WHAT TO PRODUCE> Collect all lines containing the word "joints" from the data.

MATERIAL>
..........

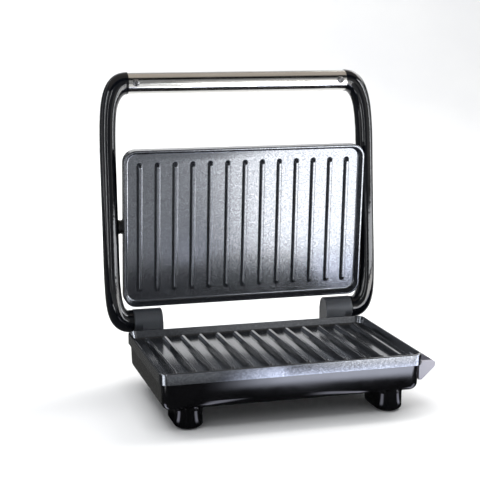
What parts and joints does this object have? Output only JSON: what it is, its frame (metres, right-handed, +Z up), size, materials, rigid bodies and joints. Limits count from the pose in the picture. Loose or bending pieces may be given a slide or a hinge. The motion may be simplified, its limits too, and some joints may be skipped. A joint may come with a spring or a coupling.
{
  "type": "panini press",
  "caption": "Panini press with ribbed non-stick plates, a floating lid carried in a tubular bail handle that swings on rear hinges, and a drip cup at the side.",
  "frame": {"origin": "on the table, at the level of the undersides of the rubber feet, under the middle of the whole object's box at rest", "axes": "+Z up, -Y towards the front edge where the user stands, +X to the user's right; drawn with the lid and handle open"},
  "size_m": [0.2704, 0.1958, 0.292],
  "materials": {
    "housing_black": "high gloss moulded black",
    "plate_coating": "die-cast aluminium under a fine speckled charcoal non-stick coat",
    "arm_black": "gloss black stove enamel on steel tube",
    "grip_steel": "satin, polished along its length",
    "hinge_plastic": "matt, fine grained",
    "bush_plastic": "satin black",
    "foot_rubber": "matt",
    "cup_plastic": "satin light grey",
    "screw_steel": "bright plated",
    "element_steel": "dull heat-tinted steel",
    "reflector_sheet": "bright sheet",
    "control_parts": "plated",
    "terminal_plastic": "plain moulded",
    "lens_red": "tinted clear",
    "lens_green": "tinted clear",
    "lamp_glass": "clear"
  },
  "bodies": {
    "base": {"base_housing": "housing_black", "base_legs": "housing_black", "foot_pads": "foot_rubber", "lower_plate": "plate_coating", "base_screws": "screw_steel", "lower_element": "element_steel", "lower_reflector": "reflector_sheet", "thermostat": "control_parts", "thermal_fuse": "control_parts", "terminal_block": "terminal_plastic", "cord_bush": "hinge_plastic", "hinge_bracket_left": "hinge_plastic", "hinge_bracket_right": "hinge_plastic", "hinge_caps": "hinge_plastic", "hinge_screws": "screw_steel"},
    "drip_cup": {"drip_cup": "cup_plastic"},
    "handle": {"handle_arm_left": "arm_black", "handle_arm_right": "arm_black", "grip_sleeve": "grip_steel", "grip_screws": "screw_steel", "hinge_plugs": "bush_plastic", "hinge_pins": "screw_steel", "hinge_washers": "screw_steel", "pivot_bushes": "bush_plastic", "pivot_pins": "screw_steel", "pivot_clips": "screw_steel"},
    "lid": {"upper_plate": "plate_coating", "lid_housing": "housing_black", "lid_studs": "screw_steel", "upper_element": "element_steel", "upper_reflector": "reflector_sheet", "upper_thermostat": "control_parts", "power_lens": "lens_red", "ready_lens": "lens_green", "indicator_lamps": "lamp_glass"}
  },
  "joints": [
    {"name": "handle_hinge", "type": "hinge", "parent": "base", "child": "handle", "pos_m": [0, 0.06592, 0.0582], "axis": [1, 0, 0], "range_deg": [0, 86]},
    {"name": "lid_tilt", "type": "hinge", "parent": "handle", "child": "lid", "pos_m": [0, 0.07392, 0.14784], "axis": [1, 0, 0], "range_deg": [-2.2, 2.2]},
    {"name": "drip_cup_slide", "type": "slide", "parent": "base", "child": "drip_cup", "axis": [1, 0, 0], "range_m": [0, 0.03]}
  ]
}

..........

EXERCISE RESULT>
What parts and joints does this object have? Output only JSON: what it is, its frame (metres, right-handed, +Z up), size, materials, rigid bodies and joints. Limits count from the pose in the picture. Loose or bending pieces may be given a slide or a hinge. The motion may be simplified, its limits too, and some joints may be skipped. A joint may come with a spring or a coupling.
  "joints": [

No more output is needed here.